The term "Middle East" is actually quite problematic, like many such vague geographic terms. It actually originates as a designation for someplace quite different, what we would now vaguely call South Asia. That Middle East indicated its centrality, between the Far East and the Near East (a term we still use when talking about the ancient world, but much less for the contemporary situation). Once again, like most such geographical terms (e.g. Central Asia, Eastern Europe, West Africa), there are certain core countries that almost always appear in people's lists of the components of the region, in this case, places like Saudia Arabia, Israel, and Iraq. However, some, but not others, would include places like Iran, Turkey, Egypt, and even the Maghreb. I even once had a professor of Ancient Greek try to tell me that Greece was part of the Middle East (of course, I had called it part of Eastern Europe). You may be more familiar with languages that have language authorities, who give their imprimatur to the definitions of words and to grammatical forms. English has no such authority. Consequently, we must only look to usage. Now, I would agree with you that I have rarely seen the term Middle East used without Egypt (except in the old South Asian sense), but there is no authority we can look to in English to establish that such a usage is "incorrect" without some other designation of the context (e.g. within the definition established by some particular organization we are talking about).
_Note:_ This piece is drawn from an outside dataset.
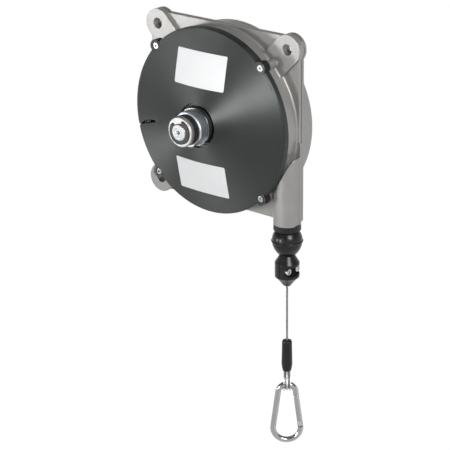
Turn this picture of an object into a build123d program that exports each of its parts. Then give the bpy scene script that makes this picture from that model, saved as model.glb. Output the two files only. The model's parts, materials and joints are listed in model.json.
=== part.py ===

I could certainly see an organization wanting regional designations to be subdivisions of continents, and so restricting the Middle East to Asia, while assigning Egypt to North Africa, or some similar designation.
The name sounds like a dual construction (like מכנסיים, מספריים), but it's old - this is the name given to the country in the Bible. The duality may or may not be related to lower and upper Egypt being separate entities.
It is also the name of one of Noah's grandsons. Interestingly, the Egyptians themselves did not use a name resembling this. Apparently, the Arabic name comes from the Biblical name.